We're looking for acknowledgement of who we are from others. We define ourselves through others. We want the quick stamp of approval and yearn to be part of that persons life or group. Because of our own insecurities we must be accepted by others in order to feel worthy. Being so caught up in this leaves us little time to reflect on the many things we should be grateful for and also the many things we take for granted. Again it leaves us all with the notion of focusing on the positive. We are worthy. We are unique. We are defined by what we do for those of us we don't have to do for. We are defined by reaching out to those of us who can't pay us back. It comes back to me that I am striving to accept what I cannot change. Therefore if I am relegated to second or third place in any or all relationships, I must attempt to deal with that.
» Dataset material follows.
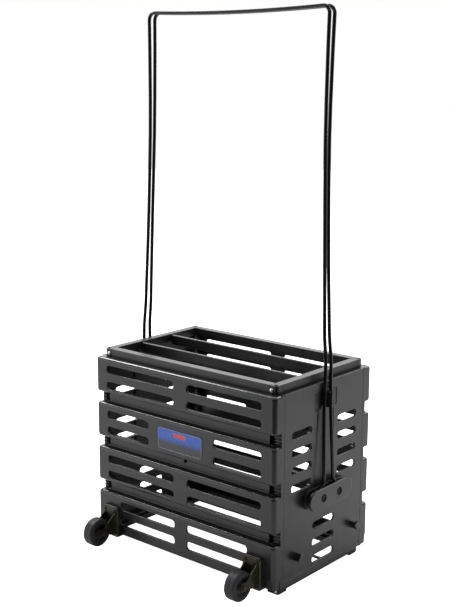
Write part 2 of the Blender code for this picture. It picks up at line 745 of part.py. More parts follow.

Those that I love have my unconditional love. That means they don't have to earn it. They don't have to indulge or please me. They can hurt my feelings and I will forgive them and continue to love them with my whole heart. It's not about me and my feelings. It's about my unconditional love for them. Do I fall short, yes. Do I come back  for more, yes. Is it woth the effort, yes. Am I improving, yes. Our lives on earth are about learning how to love truly love unconditionally. When we get it and learn it we come to realize everyone is our family. What a wonderful world we would  have or create if that could become a reality.

"Not in the clamor of the crowded street, nor in the shouts or plaudits of the throng, but in ourselves are triumph and defeat."